My parents met in the romantic setting of a fish packing camp in the tiny town of Togiak, Alaska, where they toiled through 20-hour days during the summer wearing rubber overalls and smelling like fish guts. I did not inherit their love of fishing, but was still dragged along on countless fishing trips to “build character” and “gain life skills.” What I mostly did on these excursions—when I wasn’t keeping an eye out for bears—was admire the massive salmon, trout, and other fish fighting valiantly to make their way upstream against the current.
Having spent plenty of time in hip waders standing in some of Alaska’s largest rivers with the other combat fishermen, I know just how strong those currents are, and how much energy you can expend just trying to stay upright, let alone move through the water. Yet year after year these fish return to battle their way home and lay their eggs. Spawning in an easier to access location would be detrimental to future generations because the water isn’t as clean and oxygenated, food sources are more scarce, and predators are more common: it’s the original upstream solution.
In our work we talk a lot about upstream and downstream solutions. Downstream solutions are reactive and often focus on individual-level interventions, while upstream solutions are proactive and often focus on solving the underlying problem. We see examples of these all the time: helping individuals control their diabetes is an important downstream solution, while ensuring communities have access to healthy food and exercise opportunities so they don’t get diabetes in the first place is an important upstream solution. Our board president, Dr. Gary VanderArk has also shared a similar and important lesson about helmets and head injuries. Both downstream and upstream solutions are important, but it is the upstream ones that will improve the health care system overall and make important progress toward a healthier Colorado.

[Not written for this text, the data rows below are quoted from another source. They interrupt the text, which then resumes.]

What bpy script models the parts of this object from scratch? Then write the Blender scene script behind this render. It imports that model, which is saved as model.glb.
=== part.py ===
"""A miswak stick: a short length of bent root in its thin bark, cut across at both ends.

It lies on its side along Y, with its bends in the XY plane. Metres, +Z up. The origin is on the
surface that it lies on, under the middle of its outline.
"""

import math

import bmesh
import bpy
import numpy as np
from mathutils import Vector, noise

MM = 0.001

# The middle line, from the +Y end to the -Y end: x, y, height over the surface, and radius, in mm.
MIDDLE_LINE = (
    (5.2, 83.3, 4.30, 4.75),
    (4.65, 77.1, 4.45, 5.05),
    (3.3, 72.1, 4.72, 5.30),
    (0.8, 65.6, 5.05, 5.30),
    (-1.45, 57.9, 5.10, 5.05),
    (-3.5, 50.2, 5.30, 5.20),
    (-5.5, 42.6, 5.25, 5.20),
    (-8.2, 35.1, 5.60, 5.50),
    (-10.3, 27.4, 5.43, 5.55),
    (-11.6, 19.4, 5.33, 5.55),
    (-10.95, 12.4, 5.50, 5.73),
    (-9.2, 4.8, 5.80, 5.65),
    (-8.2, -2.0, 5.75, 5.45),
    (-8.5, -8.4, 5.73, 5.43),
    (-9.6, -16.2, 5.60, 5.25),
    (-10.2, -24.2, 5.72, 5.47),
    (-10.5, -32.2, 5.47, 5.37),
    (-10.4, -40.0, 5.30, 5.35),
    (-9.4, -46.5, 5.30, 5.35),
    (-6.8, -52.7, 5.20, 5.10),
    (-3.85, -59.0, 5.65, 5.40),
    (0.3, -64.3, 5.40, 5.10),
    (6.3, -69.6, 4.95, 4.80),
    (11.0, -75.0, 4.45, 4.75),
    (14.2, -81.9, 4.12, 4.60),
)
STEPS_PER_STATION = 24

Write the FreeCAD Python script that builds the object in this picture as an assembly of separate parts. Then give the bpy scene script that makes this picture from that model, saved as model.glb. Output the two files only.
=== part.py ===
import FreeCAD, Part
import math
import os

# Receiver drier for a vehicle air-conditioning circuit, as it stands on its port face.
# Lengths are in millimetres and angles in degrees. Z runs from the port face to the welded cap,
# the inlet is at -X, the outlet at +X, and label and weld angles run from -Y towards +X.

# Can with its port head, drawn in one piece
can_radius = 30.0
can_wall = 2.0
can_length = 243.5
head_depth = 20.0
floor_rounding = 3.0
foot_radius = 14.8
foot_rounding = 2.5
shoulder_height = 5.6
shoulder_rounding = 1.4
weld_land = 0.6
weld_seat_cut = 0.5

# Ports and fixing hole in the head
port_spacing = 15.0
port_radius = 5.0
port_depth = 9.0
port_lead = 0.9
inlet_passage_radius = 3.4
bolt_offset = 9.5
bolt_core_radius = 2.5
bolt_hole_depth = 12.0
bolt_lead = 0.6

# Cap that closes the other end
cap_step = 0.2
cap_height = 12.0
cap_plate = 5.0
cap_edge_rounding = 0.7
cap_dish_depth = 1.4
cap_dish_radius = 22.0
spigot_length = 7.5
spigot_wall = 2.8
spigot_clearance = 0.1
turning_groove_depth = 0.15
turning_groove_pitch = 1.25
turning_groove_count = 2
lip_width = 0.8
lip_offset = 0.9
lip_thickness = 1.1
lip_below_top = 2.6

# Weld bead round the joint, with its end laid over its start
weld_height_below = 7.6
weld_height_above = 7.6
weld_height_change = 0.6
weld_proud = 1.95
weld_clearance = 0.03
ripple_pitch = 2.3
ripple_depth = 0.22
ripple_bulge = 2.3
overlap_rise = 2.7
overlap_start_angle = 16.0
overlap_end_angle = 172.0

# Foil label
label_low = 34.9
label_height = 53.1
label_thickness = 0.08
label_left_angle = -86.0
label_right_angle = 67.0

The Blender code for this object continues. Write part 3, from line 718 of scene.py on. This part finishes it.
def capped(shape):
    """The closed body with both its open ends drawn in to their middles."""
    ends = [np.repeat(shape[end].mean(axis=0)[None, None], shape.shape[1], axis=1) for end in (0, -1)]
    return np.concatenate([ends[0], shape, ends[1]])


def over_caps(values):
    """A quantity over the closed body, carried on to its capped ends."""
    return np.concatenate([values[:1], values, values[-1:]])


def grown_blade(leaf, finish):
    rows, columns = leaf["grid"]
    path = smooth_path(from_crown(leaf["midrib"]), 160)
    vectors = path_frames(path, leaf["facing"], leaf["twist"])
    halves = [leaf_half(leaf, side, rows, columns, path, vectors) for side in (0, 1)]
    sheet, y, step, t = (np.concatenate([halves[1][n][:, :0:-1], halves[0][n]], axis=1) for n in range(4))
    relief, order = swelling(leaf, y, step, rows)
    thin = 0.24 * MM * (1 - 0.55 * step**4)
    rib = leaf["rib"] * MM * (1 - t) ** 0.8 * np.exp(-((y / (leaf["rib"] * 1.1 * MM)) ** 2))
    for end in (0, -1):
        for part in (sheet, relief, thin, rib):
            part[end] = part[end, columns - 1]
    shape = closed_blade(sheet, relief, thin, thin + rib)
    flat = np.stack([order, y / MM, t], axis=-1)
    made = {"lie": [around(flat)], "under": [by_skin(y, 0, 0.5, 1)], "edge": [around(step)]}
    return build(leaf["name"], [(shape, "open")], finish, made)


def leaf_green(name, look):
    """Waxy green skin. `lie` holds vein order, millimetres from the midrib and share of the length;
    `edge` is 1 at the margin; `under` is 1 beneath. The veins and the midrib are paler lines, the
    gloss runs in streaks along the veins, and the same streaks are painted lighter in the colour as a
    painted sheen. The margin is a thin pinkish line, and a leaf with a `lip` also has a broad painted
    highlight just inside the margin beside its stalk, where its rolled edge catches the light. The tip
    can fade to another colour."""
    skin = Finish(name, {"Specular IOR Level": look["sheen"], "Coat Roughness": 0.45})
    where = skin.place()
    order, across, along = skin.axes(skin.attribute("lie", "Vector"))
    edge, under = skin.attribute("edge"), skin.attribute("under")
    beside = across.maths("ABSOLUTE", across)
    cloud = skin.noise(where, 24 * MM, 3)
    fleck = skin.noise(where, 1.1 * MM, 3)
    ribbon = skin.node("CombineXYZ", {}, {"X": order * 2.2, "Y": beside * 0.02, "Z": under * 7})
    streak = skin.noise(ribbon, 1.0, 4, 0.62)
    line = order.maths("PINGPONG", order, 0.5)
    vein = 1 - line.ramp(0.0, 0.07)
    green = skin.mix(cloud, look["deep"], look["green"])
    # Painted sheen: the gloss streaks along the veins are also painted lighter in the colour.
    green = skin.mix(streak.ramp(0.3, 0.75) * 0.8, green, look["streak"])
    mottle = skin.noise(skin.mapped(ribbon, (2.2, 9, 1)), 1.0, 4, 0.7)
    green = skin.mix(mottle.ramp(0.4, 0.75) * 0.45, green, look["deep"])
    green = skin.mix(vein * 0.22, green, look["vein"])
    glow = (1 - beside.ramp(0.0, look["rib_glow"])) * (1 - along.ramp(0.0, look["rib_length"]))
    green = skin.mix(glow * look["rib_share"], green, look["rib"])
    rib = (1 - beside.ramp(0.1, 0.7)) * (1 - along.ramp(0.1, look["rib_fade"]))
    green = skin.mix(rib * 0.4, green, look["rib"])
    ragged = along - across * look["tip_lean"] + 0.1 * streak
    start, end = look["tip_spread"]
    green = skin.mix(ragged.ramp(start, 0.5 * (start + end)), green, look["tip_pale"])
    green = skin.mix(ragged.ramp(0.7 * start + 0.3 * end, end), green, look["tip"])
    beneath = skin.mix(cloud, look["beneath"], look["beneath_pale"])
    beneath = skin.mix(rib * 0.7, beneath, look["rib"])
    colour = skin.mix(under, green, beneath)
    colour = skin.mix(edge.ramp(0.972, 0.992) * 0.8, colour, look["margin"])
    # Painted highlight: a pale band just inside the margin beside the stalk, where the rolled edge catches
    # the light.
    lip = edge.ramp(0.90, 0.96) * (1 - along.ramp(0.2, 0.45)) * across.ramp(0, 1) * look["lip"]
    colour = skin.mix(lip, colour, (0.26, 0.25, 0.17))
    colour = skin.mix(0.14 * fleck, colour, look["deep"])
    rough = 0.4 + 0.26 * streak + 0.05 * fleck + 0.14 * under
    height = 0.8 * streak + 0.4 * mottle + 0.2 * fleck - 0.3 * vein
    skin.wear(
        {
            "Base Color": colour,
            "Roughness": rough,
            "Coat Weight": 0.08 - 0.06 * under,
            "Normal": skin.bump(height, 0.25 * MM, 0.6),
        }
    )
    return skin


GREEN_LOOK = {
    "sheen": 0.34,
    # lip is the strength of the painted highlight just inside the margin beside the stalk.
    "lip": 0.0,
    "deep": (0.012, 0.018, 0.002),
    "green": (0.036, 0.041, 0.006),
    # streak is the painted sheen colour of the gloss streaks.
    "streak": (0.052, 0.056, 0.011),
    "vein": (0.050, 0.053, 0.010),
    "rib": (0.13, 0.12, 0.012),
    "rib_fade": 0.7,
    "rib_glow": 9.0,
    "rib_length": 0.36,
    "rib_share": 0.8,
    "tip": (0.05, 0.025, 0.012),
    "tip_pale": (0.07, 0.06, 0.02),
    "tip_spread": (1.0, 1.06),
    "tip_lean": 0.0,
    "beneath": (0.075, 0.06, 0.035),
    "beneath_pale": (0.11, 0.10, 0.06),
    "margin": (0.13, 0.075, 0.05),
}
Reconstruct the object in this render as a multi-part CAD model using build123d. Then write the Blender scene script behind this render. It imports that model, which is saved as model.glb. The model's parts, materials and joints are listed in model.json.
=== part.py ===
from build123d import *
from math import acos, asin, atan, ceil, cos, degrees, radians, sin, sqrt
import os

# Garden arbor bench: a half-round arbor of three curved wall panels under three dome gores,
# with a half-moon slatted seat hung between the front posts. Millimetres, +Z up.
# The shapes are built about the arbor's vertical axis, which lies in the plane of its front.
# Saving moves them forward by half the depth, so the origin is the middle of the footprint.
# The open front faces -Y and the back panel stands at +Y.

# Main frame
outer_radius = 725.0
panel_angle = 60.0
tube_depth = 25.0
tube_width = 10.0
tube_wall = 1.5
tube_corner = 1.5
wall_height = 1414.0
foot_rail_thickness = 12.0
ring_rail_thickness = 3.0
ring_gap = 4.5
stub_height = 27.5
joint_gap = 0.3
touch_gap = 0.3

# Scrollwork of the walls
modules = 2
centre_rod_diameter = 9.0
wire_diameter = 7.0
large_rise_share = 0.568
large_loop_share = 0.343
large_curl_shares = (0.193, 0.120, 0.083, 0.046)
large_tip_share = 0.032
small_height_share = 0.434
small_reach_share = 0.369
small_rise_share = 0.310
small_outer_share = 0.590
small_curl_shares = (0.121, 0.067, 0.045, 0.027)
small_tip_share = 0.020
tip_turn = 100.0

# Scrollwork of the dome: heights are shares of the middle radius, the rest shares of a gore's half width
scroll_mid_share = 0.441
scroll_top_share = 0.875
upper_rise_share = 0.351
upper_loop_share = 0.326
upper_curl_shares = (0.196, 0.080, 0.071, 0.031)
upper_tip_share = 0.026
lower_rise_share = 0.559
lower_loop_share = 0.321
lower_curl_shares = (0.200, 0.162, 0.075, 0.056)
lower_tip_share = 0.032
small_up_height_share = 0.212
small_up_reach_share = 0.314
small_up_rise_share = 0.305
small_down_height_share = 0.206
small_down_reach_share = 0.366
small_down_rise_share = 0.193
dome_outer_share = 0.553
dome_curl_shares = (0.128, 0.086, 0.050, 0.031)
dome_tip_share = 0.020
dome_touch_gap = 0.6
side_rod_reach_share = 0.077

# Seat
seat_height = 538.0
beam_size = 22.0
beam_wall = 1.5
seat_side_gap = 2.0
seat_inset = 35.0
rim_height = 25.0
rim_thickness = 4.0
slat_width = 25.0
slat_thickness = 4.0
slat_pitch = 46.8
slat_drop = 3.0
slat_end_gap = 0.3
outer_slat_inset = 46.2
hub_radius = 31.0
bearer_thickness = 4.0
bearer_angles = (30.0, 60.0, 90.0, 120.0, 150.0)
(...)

This brings me to our latest project: Action for Equity. It’s clear that there are significant health disparities in Colorado, from the lower rates of Hispanics and Latinos receiving important preventive care to the higher rates of high blood pressure and heart disease in southeast Colorado. Our health is affected by our income, race and ethnicity, education, age, and where we live, learn, work, and play. Addressing these inequities will take more than a focus on nutrition education, lowering alcohol and tobacco consumption, and increasing physical activity. These and many other important downstream solutions are already in place, but we need to take bigger, bolder action if we are to solve the underlying problems of poverty, racism, and other social inequalities that put people at a disadvantage from birth.
Our new series begins to explore the upstream solutions that we as a state could pursue to tackle health equity head on. That means increasing data collection to understand the experiences and needs of those facing disparities, engaging those affected in designing solutions, advancing economic opportunity, supporting community innovations, and much more. We hope you’ll take some time to read through them and share your thoughts and ideas with us about the steps Colorado must take to achieve health equity. We also hope you’ll join is in supporting these and other opportunities for action.
Upstream solutions—as spawning fish know—often require the most time and effort. However, they ultimately improve life for the next generation and beyond, which is a responsibility and opportunity we all share. So, as I did years ago on the banks of the Kenai River, I’m rooting for those willing to do the extraordinary work of going upstream.